#### [To do]
Answer with nothing but a number: how many lines include the word "part"?

#### [Available data]
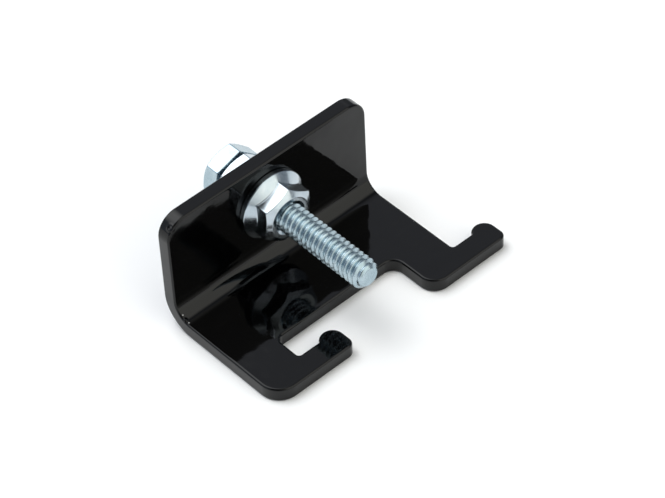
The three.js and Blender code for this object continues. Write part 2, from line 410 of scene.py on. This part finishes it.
def threaded_rod(bm, tip_y, seat_y):
    """Sweeps the thread's profile once round as a screw, cuts both ends off square and turns
    the tip's chamfer; the thread runs out just under the head."""
    verts = [bm.verts.new(on_bolt_axis(radius, 0, tip_y + along))
             for radius, along in thread_profile(seat_y - tip_y)]
    chain = [bm.edges.new(pair) for pair in zip(verts, verts[1:])]
    bmesh.ops.spin(bm, geom=verts + chain, cent=on_bolt_axis(0, 0, 0), axis=(0, -1, 0),
                   dvec=(0, -THREAD_PITCH * MM / THREAD_STEPS, 0), angle=2 * math.pi,
                   steps=THREAD_STEPS, use_duplicate=False)
    bmesh.ops.remove_doubles(bm, verts=bm.verts, dist=THREAD_WELD_DISTANCE)
    for y, side in ((tip_y, -1), (seat_y, 1)):
        bmesh.ops.bisect_plane(bm, geom=bm.verts[:] + bm.edges[:] + bm.faces[:],
                               dist=MERGE_DISTANCE, plane_co=(0, y * MM, 0),
                               plane_no=(0, side, 0), clear_outer=True)
    for vert in bm.verts:
        turn_down(vert, tip_y, seat_y)


def open_loop_at(bm, y):
    """The open edges that lie in one plane across the bolt."""
    return [edge for edge in bm.edges if edge.is_boundary
            and all(abs(vert.co.y - y * MM) < 1e-6 for vert in edge.verts)]


def head_section(reach):
    """The head's section from its seat on the shank outwards and over the top. A point near the
    axis gives the last fillet its direction, and isn't part of the section."""
    shoulder = HEAD_HEIGHT - (reach - FLAT_RADIUS) * CHAMFER_SLOPE
    outline = filleted([
        (HEAD_CLOSING_RADIUS, HEAD_HEIGHT, 0),
        (THREAD_RADIUS, 0, 0),
        (reach, 0, HEAD_SEAT_FILLET),
        (reach, shoulder, HEAD_SHOULDER_FILLET),
        (FLAT_RADIUS, HEAD_HEIGHT, HEAD_TOP_FILLET),
    ], FILLET_STEPS)
    return outline[1:]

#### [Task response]
2